Uhuru boosts Kenyan musicians, actors with Sh100 million – VIDEO
President Uhuru Kenyatta on Monday lifted the Kenyan entertainment spirits high with a directive to the Ministry of Sports, Culture and Heritage to set aside Sh100 million to cushion local artistes from the effects of the coronavirus pandemic.
In presidential address, the head of state said that in a bid to empower the youth and forester sustainable livelihoods, local artists will get a chunk of Sh100 million every month.
“I direct the Ministry of Sports, Culture and Heritage to avail Sh100 million from the Sports Fund to our artistes, actors and musicians during the period of the covid-19 pandemic so they may continue to entertain their fellow brothers and sisters through TV, radio and the internet,” the president said.
This, the president explained, is a result of a collaboration between Ministry of ICT, Innovation and Youth Affairs, Kenya Copyright Board and Collective Management Organizations (CMOs) which set up a centralized payment system.
President Kenyatta said the Sh100 million fund will allow artistes, actors and musicians to continue entertaining the public through TV, radio and the internet.
In his address to the nation in January, President Kenyatta directed that all payments of royalties be channeled through a single centrally-managed account at the Kenya Copyrights Board, a move he said would increase the amount distributed from an average of Sh200 million p.a to Sh2 billion.
In February this year, the MCSK announced the distribution of Sh37.5 million in royalties for a six month period.
The list of top earners included Sauti Sol, Nyashinski, Christina Shusho, Mercy Masika and Eunice Njeri.
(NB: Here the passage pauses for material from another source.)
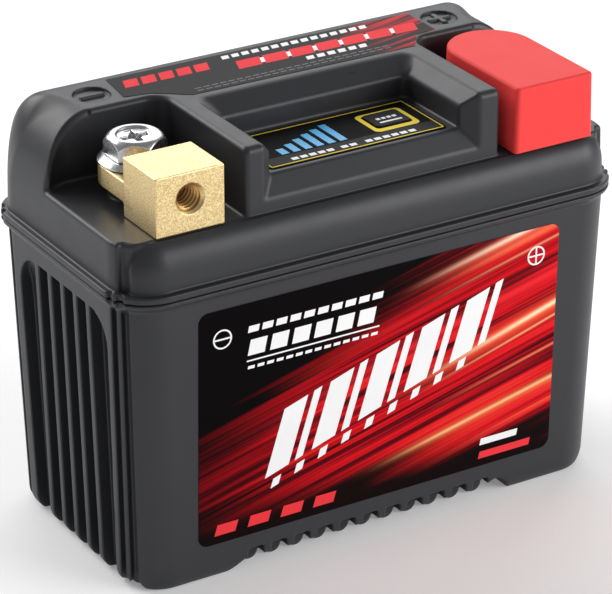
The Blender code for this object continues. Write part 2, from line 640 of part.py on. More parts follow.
def make_wiring():
    """The straps from the outer cells to the posts, the balance board and its ribbon."""
    strap_z0 = TAB_TOP_Z + OUTER_TAB_EXTRA + GAP
    strap_z1 = strap_z0 + STRAP_T
    y_neg, y_pos = cell_y(0), cell_y(CELL_COUNT - 1)
    x = -TERMINAL_X
    outline = [(-24.0, y_neg - 3.0), (-24.0, y_neg + 3.0), (x + 5.0, y_neg + 6.0), (x + 5.0, SCREW_Y + 5.0),
               (x - 5.0, SCREW_Y + 5.0), (x - 5.0, y_neg - 3.0)]
    plate("negative_strap", outline, strap_z0, strap_z1, "copper")
    x = TERMINAL_X
    outline = [(x + 5.0, SCREW_Y - 5.0), (x + 5.0, y_pos + 3.5), (-36.0, y_pos + 3.5), (-36.0, y_pos - 3.0),
               (x - 5.0, y_pos - 3.0), (x - 5.0, SCREW_Y - 5.0)]
    plate("positive_strap", outline, strap_z0, strap_z1, "copper")
    board_z = strap_z1 + GAP
    plate("balance_board", even_rect(24.0, 16.0, 1.5, 2), board_z, board_z + BOARD_T, "board_green")
    make_ribbon(board_z + BOARD_T)


def make_ribbon(start_z):
    """The flat cable from the balance board up to the gauge board."""
    end_z = GAUGE_BOARD_Z0 - GAP
    y0, y1, half_t = 2.0, -8.0, 0.4
    rings = []
    steps = 12
    for i in range(steps + 1):
        t = i / steps
        y = y0 + (y1 - y0) * (3 * t * t - 2 * t * t * t)
        z = start_z + GAP + (end_z - start_z - GAP) * t
        front, back = y - half_t, y + half_t
        rings.append([(-3.0, front, z), (3.0, front, z), (3.0, back, z), (-3.0, back, z)])
    loft("gauge_ribbon", rings, "ribbon_grey")


def make_labels():
    """The film in the front recess and the film on top of the ridge."""
    back = LABEL_SEAT - GAP / 2
    label_slab("front_label", 0.0, back, back - LABEL_T, "label_red")
    low_z = TOP_Z + TOP_LABEL_LIFT
    box("top_label", (TOP_LABEL_X0, TOP_LABEL_Y0, low_z), (TOP_LABEL_X1, TOP_LABEL_Y1, low_z + TOP_LABEL_T),
        "label_red")


def main():
    clear_scene()
    make_case()
    make_cover()
    make_labels()
    for side in (-1, 1):
        make_terminal(side)
        make_washer(side)
        make_screw(side)
        make_post(side)
    make_cap()
    make_gauge()
    make_button()
    make_cells()
    make_wiring()


main()
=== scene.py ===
"""Looks of a small lithium motorcycle battery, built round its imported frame.

Lengths are millimetres, except where a Blender call needs metres: the factor MM converts.
The front is -Y and the bare terminal is at -X. The moulded and machined pieces are modelled as
distance fields, negative inside the piece, so that every edge can have a fillet. skin() turns
a field into a mesh, and true_normals() shades it with the field's own slope.
"""
import math

import bmesh
import bpy
import numpy as np
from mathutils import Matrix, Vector
from numpy import clip, hypot, maximum, minimum, where


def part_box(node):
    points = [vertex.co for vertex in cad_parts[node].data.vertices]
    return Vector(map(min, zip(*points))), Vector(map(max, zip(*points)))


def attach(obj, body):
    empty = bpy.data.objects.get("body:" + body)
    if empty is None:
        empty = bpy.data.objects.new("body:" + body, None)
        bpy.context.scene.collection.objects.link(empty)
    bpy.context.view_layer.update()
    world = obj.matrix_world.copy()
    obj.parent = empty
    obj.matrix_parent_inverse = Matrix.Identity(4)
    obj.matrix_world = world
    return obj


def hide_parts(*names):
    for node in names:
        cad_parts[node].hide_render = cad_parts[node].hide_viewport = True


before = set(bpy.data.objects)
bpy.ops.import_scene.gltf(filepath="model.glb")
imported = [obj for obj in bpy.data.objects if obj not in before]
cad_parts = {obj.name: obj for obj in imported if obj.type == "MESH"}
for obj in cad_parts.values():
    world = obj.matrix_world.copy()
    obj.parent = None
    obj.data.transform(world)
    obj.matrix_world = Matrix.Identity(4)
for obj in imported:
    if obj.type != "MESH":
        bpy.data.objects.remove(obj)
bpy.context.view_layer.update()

MM = 0.001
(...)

Last week, pay channel MultiChoice put aside Sh500 million to ensure current local productions are able to pay full salaries of cast, crew and creatives during the Covid-19 pandemic.
The pay channel set aside the amount to take care of pay needs for March and April with the hope the worst of the coronavirus disruptions will subside by May.
Coronavirus and the resultant curfew in Kenya has hit those working in the creative industry in the country hard with productions almost grinding to a halt.
Production have been adversely impacted across many countries in the continent and most have either been slowed down or ground to a complete halt.